BONTOC, Mountain Province – About a Hundred Indigenous People Mandatory Representatives (IPMRs) from the different towns and villages of Mountain Province attended the Revision and Ratification of the Province Local Guidelines for IPMR for the Provincial Level held in Bontoc at Chico River Breeze Hotel and Restaurant last October 3, 2019.
It has to do with National Commission on Indigenous People (NCIP) Administrative Order No. 3. s. 2018 in lieu of an old Guidelines issued in 2009.
Atty. Wilson K. Kalangeg, NCIP Provincial Officer- Mt. Province with his staff took turns in clarifying via documentation the national guidelines taking into consideration the various suggestions from Municipal/Barangay IPMRS to abide to their own tested-traditional decision-making processes.
Jaime Dagao, Municipal IPMR-Sagada advised that “Tongtongan” is a quality value of our ancestors that should not be tainted by quantitative majority but a consensus building process through dialogue with collective participation of the community to affirm the consensus decisions as far as practicable.”
Ciriaco Filog, a Bontoc elder asserted that “Indigenous knowledge, skills and practices must be within the context based on customs and tradition.”
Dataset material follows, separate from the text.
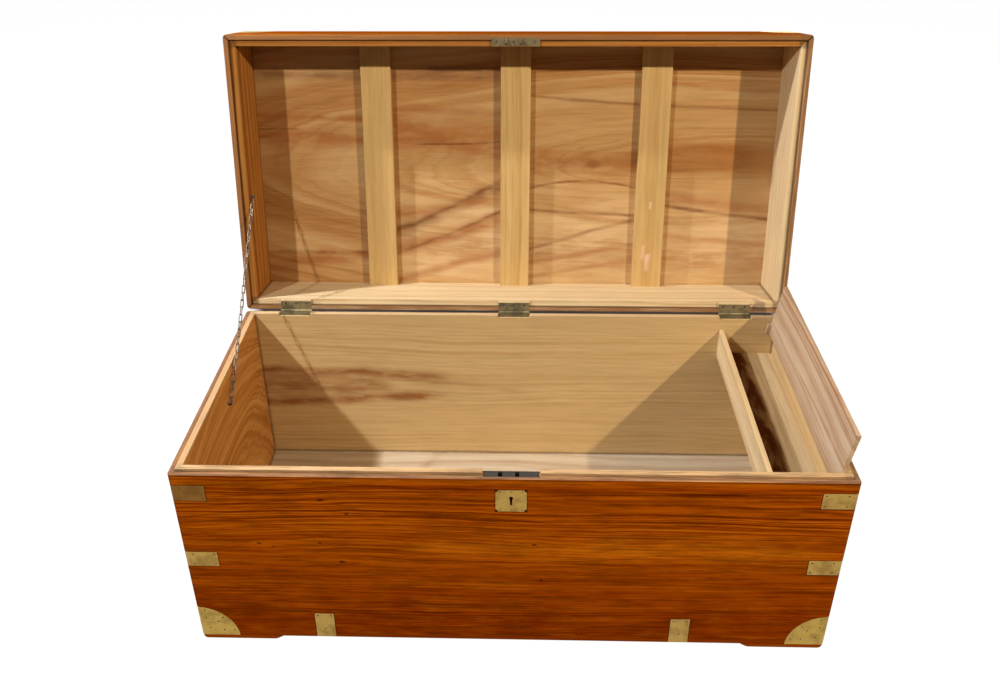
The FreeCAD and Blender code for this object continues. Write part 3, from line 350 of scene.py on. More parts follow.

Jimmy Galingan, Municipal IPMR-Sadanga opined that “All customs, beliefs and identity as peoples are all integrated within Ancestral Domain – a salient point in the decision-making process.”
A participant added to IPMR qualification is to be able to read, write and “comprehend.” Participative deliberations were observed that before lunch time, outputs were summarized, collated and then signed by participants.
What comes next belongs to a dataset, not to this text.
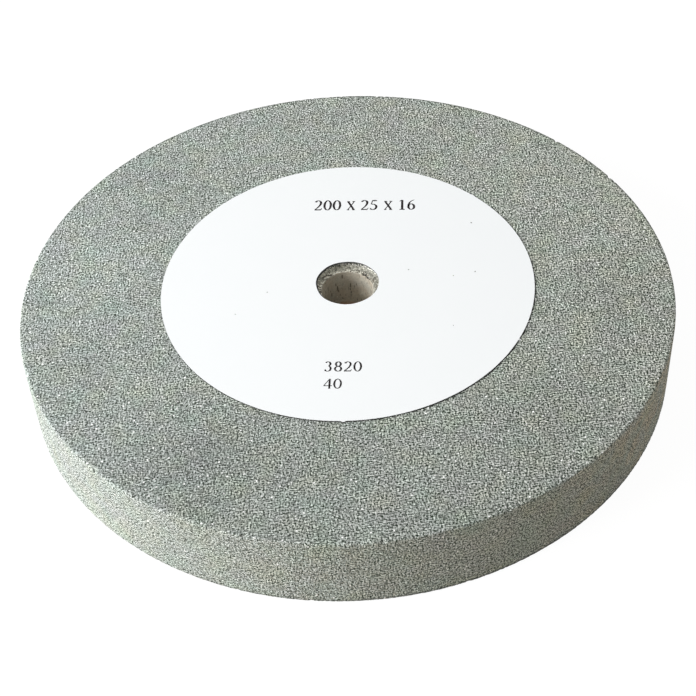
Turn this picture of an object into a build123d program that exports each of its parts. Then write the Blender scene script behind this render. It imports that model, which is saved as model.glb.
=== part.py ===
"""Bench grinding wheel: a straight wheel of bonded abrasive grain, lying flat on its rear blotter.

The wheel is a thick disc with square sides and lightly broken corners. Its spindle hole is a rough
moulded seat with a smooth bush cast into it, which stops short of both sides and has dished ends.
A paper blotter is glued to each side, where the clamping flanges of the grinder bear. The paper
reaches in a little over the edge of the seat.

Frame: millimetres, Z along the spindle axis, origin on that axis at the face the wheel lies on.
"""

from build123d import *

import os

# Wheel body
wheel_diameter = 200.0  # outside diameter of the grinding face
wheel_thickness = 25.0  # between the two sides, without the blotters
rim_corner_radius = 0.5  # broken corner between a side and the grinding face

# Spindle hole, the bush and its seat
bore_diameter = 16.0  # the bush's bore, for the spindle
bush_wall = 2.5  # from the bore out to the seat
bush_recess = 1.9  # from a side of the wheel down to the bush's outer edge
bush_dish = 0.6  # how much deeper the bush's inner edge lies than its outer edge
bush_dish_bow = 0.15  # how far the dished end sinks below a straight cone
bore_lip_radius = 0.35  # rounded inner edge at each end of the bush
seat_mouth_chamfer = 0.4  # broken corner between the seat and a side

# Blotters
blotter_diameter = 115.0  # outside diameter of the paper
blotter_thickness = 0.3  # one layer of card
blotter_overhang = 0.8  # how far the paper reaches in past the seat's wall

# Sizes and heights that follow from the ones above
wheel_radius = wheel_diameter / 2
bore_radius = bore_diameter / 2
seat_radius = bore_radius + bush_wall
blotter_hole_radius = seat_radius - blotter_overhang
rear_side_height = blotter_thickness
front_side_height = rear_side_height + wheel_thickness
middle_height = (rear_side_height + front_side_height) / 2
bush_outer_half_length = wheel_thickness / 2 - bush_recess
bush_inner_half_length = bush_outer_half_length - bush_dish

# Abrasive wheel: the bonded disc, with the moulded seat through its middle
with BuildPart() as abrasive_wheel:
    with BuildSketch(Plane.XY.offset(rear_side_height)):
        Circle(wheel_radius)
        Circle(seat_radius, mode=Mode.SUBTRACT)
    extrude(amount=wheel_thickness)
    side_corners = abrasive_wheel.edges().filter_by(GeomType.CIRCLE).group_by(SortBy.RADIUS)
    fillet(side_corners[-1], rim_corner_radius)
    chamfer(side_corners[0], seat_mouth_chamfer)
abrasive_wheel.part.label = "abrasive_wheel"

# Arbor bush: its section between the bore and the seat, turned about the axis
with BuildPart() as arbor_bush:
    with BuildSketch(Plane.XZ.shift_origin((0, 0, middle_height))) as bush_section:
        with BuildLine():
            bore_wall = Line(
                (bore_radius, -bush_inner_half_length), (bore_radius, bush_inner_half_length)
            )
            front_end = SagittaArc(
                bore_wall @ 1, (seat_radius, bush_outer_half_length), -bush_dish_bow
            )
            seat_wall = Line(front_end @ 1, (seat_radius, -bush_outer_half_length))
            SagittaArc(seat_wall @ 1, bore_wall @ 0, -bush_dish_bow)
        make_face()
        bore_lips = bush_section.vertices().group_by(Axis.X)[0]
        fillet(bore_lips, bore_lip_radius)
    revolve(axis=Axis.Z)
arbor_bush.part.label = "arbor_bush"


def blotter(height):
    """One punched paper washer with its lower face at the given height."""
    with BuildPart() as washer:
        with BuildSketch(Plane.XY.offset(height)):
            Circle(blotter_diameter / 2)
            Circle(blotter_hole_radius, mode=Mode.SUBTRACT)
        extrude(amount=blotter_thickness)
    return washer.part


# Blotters: the rear one lies under the wheel, the front one on top
rear_blotter = blotter(rear_side_height - blotter_thickness)
rear_blotter.label = "rear_blotter"
front_blotter = blotter(front_side_height)
front_blotter.label = "front_blotter"

os.makedirs("parts", exist_ok=True)
for piece in (abrasive_wheel.part, arbor_bush.part, rear_blotter, front_blotter):
    export_step(piece, f"parts/{piece.label}.step")
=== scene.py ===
"""Looks of the bench grinding wheel: bonded grain, a cast bush, paper blotters and printed numbers."""

import math

import bpy
import numpy as np
from mathutils import Matrix, Vector


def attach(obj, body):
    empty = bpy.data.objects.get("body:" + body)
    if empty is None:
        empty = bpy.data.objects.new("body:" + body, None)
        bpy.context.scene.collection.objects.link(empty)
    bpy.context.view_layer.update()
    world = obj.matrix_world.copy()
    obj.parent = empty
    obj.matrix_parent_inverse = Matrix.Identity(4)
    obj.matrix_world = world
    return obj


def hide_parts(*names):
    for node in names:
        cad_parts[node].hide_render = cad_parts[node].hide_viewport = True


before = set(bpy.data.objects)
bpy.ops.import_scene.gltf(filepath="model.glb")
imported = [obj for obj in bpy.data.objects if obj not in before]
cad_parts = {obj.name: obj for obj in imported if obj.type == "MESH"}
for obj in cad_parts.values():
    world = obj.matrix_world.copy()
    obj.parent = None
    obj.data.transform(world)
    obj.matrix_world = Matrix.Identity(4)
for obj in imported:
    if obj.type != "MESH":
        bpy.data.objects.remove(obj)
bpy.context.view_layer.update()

MM = 0.001
BODY = "root"
SEED = 16
rng = np.random.default_rng(SEED)


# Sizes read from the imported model

def distances(points):
    """How far each point is from the axis."""
    return np.hypot(points[:, 0], points[:, 1])


def reach(node):
    """The smallest and largest distance from the spindle axis in a node, and its lowest and highest point."""
    corners = np.array([v.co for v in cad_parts[node].data.vertices])
    from_axis = distances(corners)
    return from_axis.min(), from_axis.max(), corners[:, 2].min(), corners[:, 2].max()


SEAT_RADIUS, WHEEL_RADIUS, REAR_SIDE, FRONT_SIDE = reach("abrasive_wheel")
BORE_RADIUS, _, BUSH_BOTTOM, BUSH_TOP = reach("arbor_bush")
PAPER_HOLE_RADIUS, PAPER_RADIUS, _, PAPER_TOP = reach("front_blotter")
MIDDLE = (REAR_SIDE + FRONT_SIDE) / 2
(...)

Another development was Petition signed by participants to retain Atty. Roland P. Calde as NCIP Regional Director-Car and not to be transferred to another station in as much that as a Cordilleran, Atty. Calde understands the indepth feelings of customary laws and practices in the region without a sense of doubt.
Meanwhile, this October is an Indigenous People Month with the Theme: “Indigenous Peoples as Partners in Attaining Inclusive Peace and Sustainable Development.” Republic Act 8371 (otherwise known as IPRA) is now 22 years old.